The specific technique Hawker describes builds outward from a character’s fundamental flaw or desire, through the consequences of that flaw, to the transformation or failure that constitutes the arc’s resolution. Once this architecture is in place, the plot becomes the series of events that tests and eventually resolves the arc, which means the structural decisions are driven by character necessity rather than by external templates. This is a genuinely useful reframing for writers who have struggled with plotting because they were trying to impose event-structure on stories that needed character-structure.
Genre Versatility, with Caveats
Hawker claims the method works across all genres and all audience ages, and her reviewers largely confirm this, one applies it to literary fiction, another to genre fiction, another to children’s books. The character arc model is indeed broadly applicable. However, listeners writing in highly plot-driven genres with complex ensemble casts, or in experimental literary fiction where arc is deliberately subverted, may find the method requires more adaptation than Hawker acknowledges. The technique is most cleanly applicable to single-protagonist genre fiction, which is also the category of writing Hawker herself primarily works in.
One reviewer describes being in a rut and finding the book useful as a way out, which reflects the book’s best use case. It is not a comprehensive craft education, it is a targeted intervention for a specific problem. The brevity is appropriate to that purpose.
The Speed Writing Connection
Hawker is part of a community of genre fiction writers, particularly in romance and fantasy, who emphasize high output and prolific backlists as professional strategy. This context is worth knowing when reading her argument for outlining. The efficiency benefits she describes are real: knowing your arc before you write does reduce the amount of revision required, and in genres where reader demand and production speed are both high, that matters economically. But listeners who are not writing for production speed will find those benefits less relevant. The core argument, that a pre-defined character arc produces more coherent and satisfying stories, holds regardless of pace.

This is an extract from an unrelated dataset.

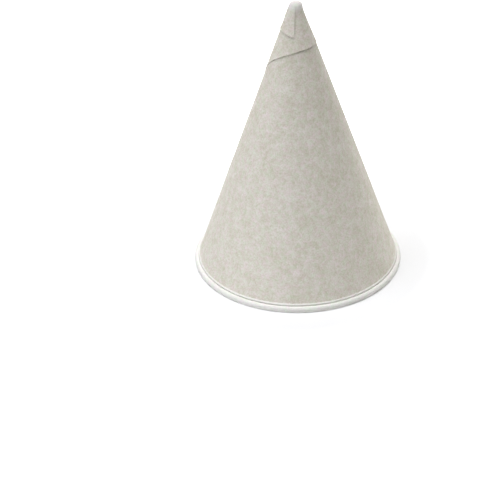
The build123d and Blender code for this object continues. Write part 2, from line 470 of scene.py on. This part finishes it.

The two-review Audible count is a market artifact; the print edition has extensive reviewing, and the pattern is consistent with what these reviews describe, useful, practical, and occasionally evangelical in its enthusiasm for the method.
Best Context for This Listen
This is the right audiobook for a specific listener: a fiction writer who has experienced the ‘pantsing’ problem firsthand, stories that run out of steam, middles that lose direction, endings that don’t satisfy, and wants a structured alternative. Listen to it with a notebook nearby, because Hawker’s framework is simple enough to sketch out in real time, and the utility of the method is largely in applying it immediately rather than abstractly.
If you already outline, this book will confirm your practice and perhaps refine it at the margins. If you have tried outlining and found traditional methods deadening, Hawker’s character-first approach may offer a more organic entry point. If you have no particular problem with pantsing, the book will seem unnecessary, which is precisely what it predicts you will say, and it answers that objection directly.
Frequently Asked Questions
Is Take Off Your Pants! useful for literary fiction writers, or is it primarily aimed at genre fiction?
Hawker claims universality, and some reviewers do apply it to literary work. However, the method is most cleanly suited to genre fiction with single protagonists and traditional arc structures. Literary fiction writers working with ambiguous arcs, ensemble casts, or deliberately anti-structural approaches will need to adapt the technique rather than apply it directly.
At under 4 hours, is there enough detail in Take Off Your Pants! to actually implement the outlining method?
Yes. The brevity is a feature, Hawker’s method is designed to be simple enough to use immediately, and the book contains enough detail to apply the character arc framework to a new project. Writers who want more granular structural tools should also look at resources like Story Grid or the tools Saunders discusses in A Swim in a Pond in the Rain, but Hawker’s foundation is genuinely complete at this length.
Does the book address the ‘discovery’ benefits of pantsing, or does it dismiss them?
Hawker is honest that outlining changes the discovery experience, you find out what happens at the outline stage rather than the drafting stage. She argues this is a worthwhile trade. Readers who find the discovery process intrinsically valuable, not just instrumentally useful, will find her response to this question unsatisfying. The book is written for people who are ready to trade discovery for coherence, not for people who are still weighing that tradeoff.
How does Nathan Agin’s narration handle the practical, instructional content?
Clearly and without unnecessary embellishment. Agin reads instructional prose well, he emphasizes key terms without over-performing them, and his pacing allows listeners to process each step of the framework before moving on. The narration does not add emotional depth that the content does not call for, which is the right approach for a practical craft guide.